Every path through the conditional logic is evaluated simultaneously as part of the forward pass, with the correct result selected by gating weights. This is the same principle behind attention mechanisms and gating in LSTMs, applied to CPU architecture. The clock cycle becomes an unconditional computation: for a minimal instruction set architecture, every forward pass computes all possible next states and selects the right one.
For small instruction sets this is manageable. For complex architectures, the combinational complexity of evaluating every possible next state simultaneously becomes exponentially expensive. This constraint almost certainly shapes nCPU’s choice of a simple, reduced instruction set; the full combinational complexity of x86 would produce a network too deep and wide to run practically.
What This Demonstrates
Projects like nCPU function as foundational exercises. By re-expressing CPU logic in the language of neural networks, they make visible an equivalence that theory has always known: boolean logic and matrix multiplication are different implementations of the same underlying structure, with different performance profiles on different hardware substrates.

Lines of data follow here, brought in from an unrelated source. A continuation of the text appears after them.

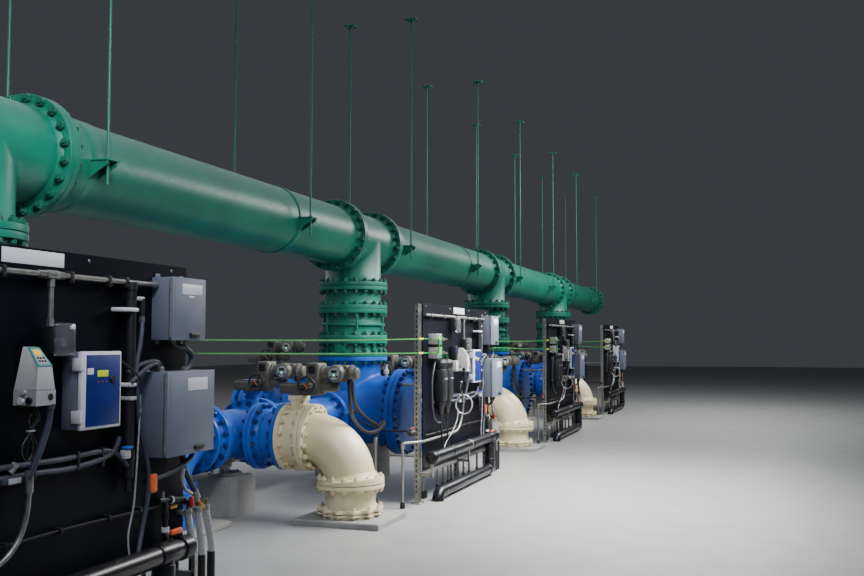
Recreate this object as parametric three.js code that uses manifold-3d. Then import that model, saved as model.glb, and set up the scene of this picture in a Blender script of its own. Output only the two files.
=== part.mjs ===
// Filter gallery pipework, four bays of a water treatment plant.
// A green header hangs under the ceiling. In each bay a tee drops a valved leg to a blue tee on the
// floor, a blue effluent line leads off to a fitting whose branch goes to a cream filter-to-waste
// valve and elbow, and a black board of analysers stands in front on a strut frame.
// Millimetres, +Z up, +X along the header, +Y towards the wall that the blue stubs run into.
// The origin is on the floor under the first drop leg.
import * as THREE from "three";
import { mergeVertices } from "three/addons/utils/BufferGeometryUtils.js";
import Module from "manifold-3d";

// Driving dimensions
const BAYS = 4;
const BAY = 6000;
const GAP = 0.3;
const ROUND = 14;
const FEW = 8;

// Pipe sizes: outside radius, flange radius, flange thickness, centre to face of a fitting
const PIPE24 = { r: 327, flange: 406.5, thick: 47.6, reach: 559 };
const PIPE30 = { r: 406, flange: 492, thick: 54, reach: 635 };
const PIPE20 = { r: 274, flange: 349, thick: 42.9 };
const PIPE16 = { r: 221, flange: 298.5, thick: 36.5, reach: 381 };

// Heights
const HEADER_Z = 2778;
const BLUE_Z = 760;
const LINE_Z = 715;
const CEILING_Z = 5700;
const DROP_TOP = HEADER_Z - PIPE24.reach;
const DROP_JOINT = 1596;
const BLUE_TOP = BLUE_Z + PIPE30.reach;

// Header hangers: places after the tee in front and before the tee behind
const HANGER_AFTER = 850;
const HANGER_BEFORE = 2050;
const ROD_Y = 425;
const ROD_R = 10;

// Effluent line and filter-to-waste set, measured from the drop leg of their bay
const WASTE_X = -2683;
const WASTE_Y = -1136;
const LINE_Y = 120;
const OUTLET_X = -560;
const VALVE16 = 232;
const PAD = [680, 800, 50];
const PIER = [420, 500, 350];
const PIER_Y = 143;
const LEG_PAD = { x: 440, y: 400, height: 50 };

// Analyser board and its frame
const BOARD_X0 = -1573;
const BOARD_X1 = 867;
const BOARD_Z0 = 313;
const BOARD_Z1 = 1950;
const BOARD_Y = -1415;
const BOARD_THICK = 12;
const STRUT = 50;
const BOARD_SHIFT = [-600, 0, 0, 0];
const BOARD_LIFT = [38, 0, 0, 0];

// Paints
const GREEN = paint(0x1b8f6a, 0.35, 0.0);
const BLUE = paint(0x1a46a8, 0.35, 0.0);
const CREAM = paint(0xd8cdab, 0.4, 0.0);
const GREY = paint(0x6b6a66, 0.5, 0.3);
const BLACK = paint(0x101216, 0.45, 0.0);
const BOARD = paint(0x10131f, 0.4, 0.0);
const CONCRETE = paint(0x8f9090, 0.9, 0.0);
const STEEL = paint(0x7c7c78, 0.45, 0.8);

function paint(color, roughness, metalness) {
  return new THREE.MeshStandardMaterial({ color, roughness, metalness });
}

const wasm = await Module();
wasm.setup();

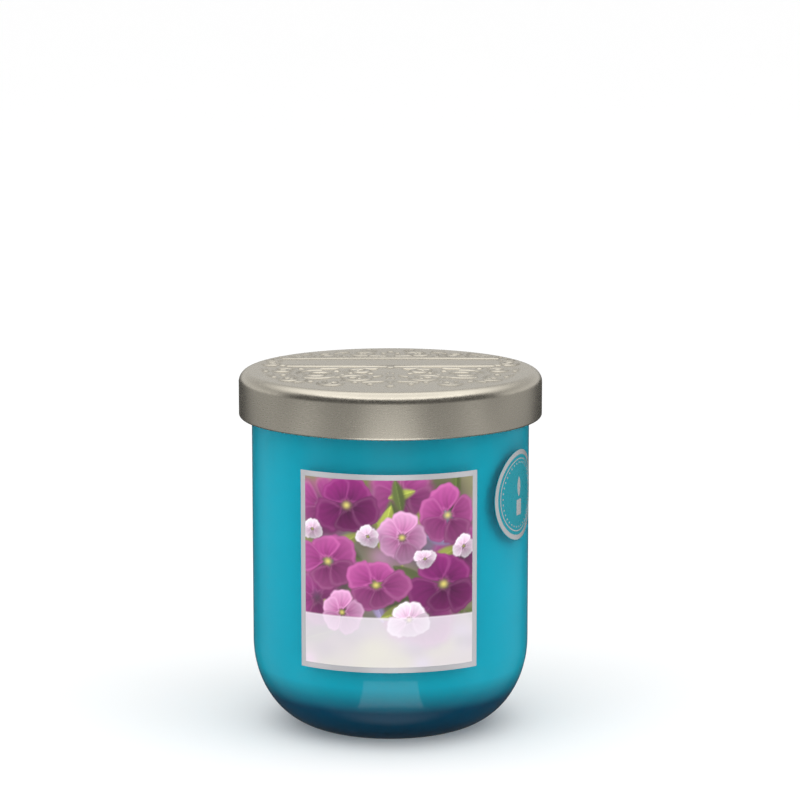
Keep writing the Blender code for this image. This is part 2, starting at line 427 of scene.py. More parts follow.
def silver_foil(name, colour):
    """Bright silver foil or ink with a faint orange-peel."""
    shader = Shader(name)
    shader.set(Base_Color=tuple(colour), Metallic=0.6)
    shader.roughen(500.0, 0.08, 0.16)
    shader.bump(shader.noise(300.0, 2.0), 0.01 * MM, 0.4)
    return shader.material


def printed_paper():
    """Semi-gloss paper that shows the print's colours."""
    shader = Shader("printed_paper")
    ink = shader.nodes.new("ShaderNodeVertexColor")
    ink.layer_name = "print"
    shader.feed("Base Color", ink.outputs["Color"])
    shader.roughen(800.0, 0.38, 0.5)
    shader.bump(shader.noise(1500.0, 2.0), 0.01 * MM, 0.2)
    return shader.material


def sticker_film(colour):
    """Glossy film over the wax's colour."""
    shader = Shader("sticker_film")
    base = tuple(colour)
    paler = tuple(min(1.0, channel * 1.12) for channel in base)
    shader.feed("Base Color", shader.mix(shader.noise(120.0, 2.0), base, paler))
    shader.roughen(600.0, 0.25, 0.35)
    return shader.material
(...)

While the practical applications are limited to demonstration and education, the theoretical grounding that makes nCPU possible carries real weight. When researchers claim that transformers develop “internal algorithms” or that large language models learn to “simulate computation,” the credibility of those claims rests on this foundation. nCPU demonstrates concretely that computation can live inside weights, encoded exactly rather than approximated. The gap between a hand-coded boolean CPU and a learned computational system reduces to a question of how weights were set, which is a tractable problem once you accept that the weights encoding exact computation can exist at all.